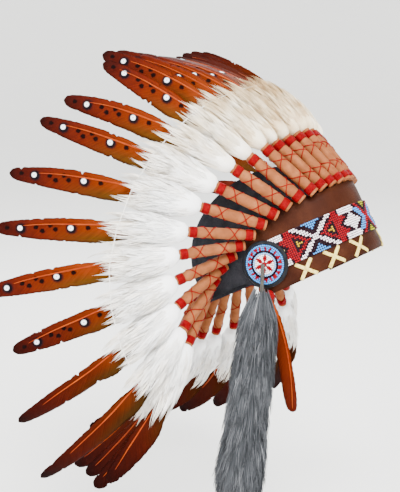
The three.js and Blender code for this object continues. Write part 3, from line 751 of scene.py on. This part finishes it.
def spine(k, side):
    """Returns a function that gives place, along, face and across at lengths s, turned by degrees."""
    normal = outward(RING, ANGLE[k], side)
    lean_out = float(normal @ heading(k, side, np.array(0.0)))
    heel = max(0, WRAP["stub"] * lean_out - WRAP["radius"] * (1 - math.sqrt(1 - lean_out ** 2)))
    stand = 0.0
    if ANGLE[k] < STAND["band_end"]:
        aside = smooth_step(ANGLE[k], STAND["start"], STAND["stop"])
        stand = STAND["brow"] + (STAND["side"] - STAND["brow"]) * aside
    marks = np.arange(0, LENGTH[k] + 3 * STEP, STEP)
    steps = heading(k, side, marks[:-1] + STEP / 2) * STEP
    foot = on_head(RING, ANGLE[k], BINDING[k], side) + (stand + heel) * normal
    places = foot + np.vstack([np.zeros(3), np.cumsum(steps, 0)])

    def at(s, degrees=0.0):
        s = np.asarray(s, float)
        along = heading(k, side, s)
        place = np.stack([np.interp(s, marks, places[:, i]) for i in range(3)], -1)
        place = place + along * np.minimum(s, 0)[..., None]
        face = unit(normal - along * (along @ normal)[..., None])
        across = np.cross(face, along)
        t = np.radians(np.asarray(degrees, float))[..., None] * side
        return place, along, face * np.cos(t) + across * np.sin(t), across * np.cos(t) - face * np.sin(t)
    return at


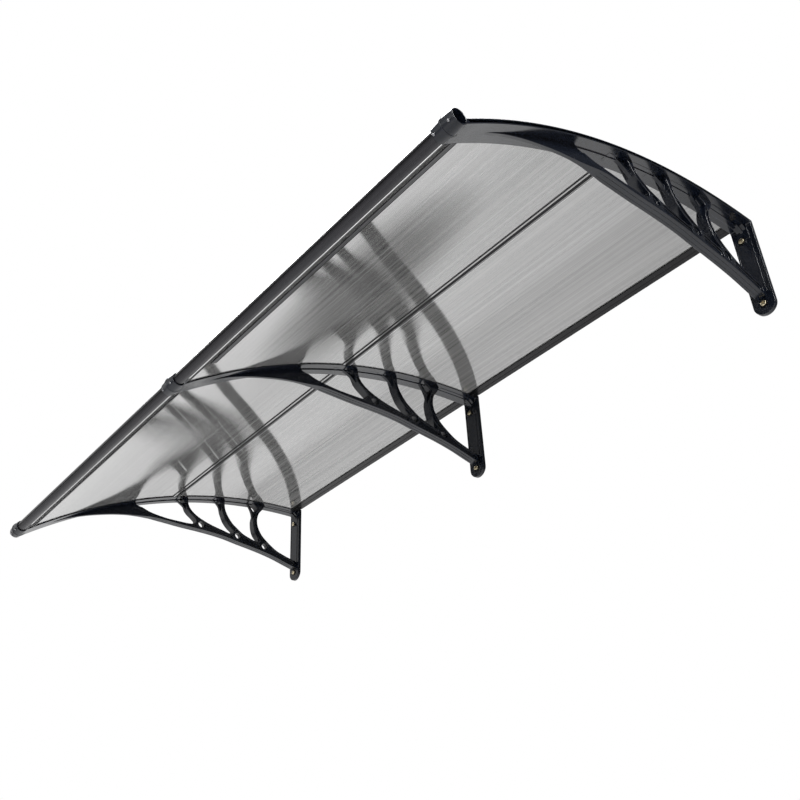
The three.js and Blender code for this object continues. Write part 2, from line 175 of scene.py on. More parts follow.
..........
Problem statement
Take every line that includes the string "part" and copy it.

The result
The three.js and Blender code for this object continues. Write part 3, from line 751 of scene.py on. This part finishes it.
The three.js and Blender code for this object continues. Write part 2, from line 175 of scene.py on. More parts follow.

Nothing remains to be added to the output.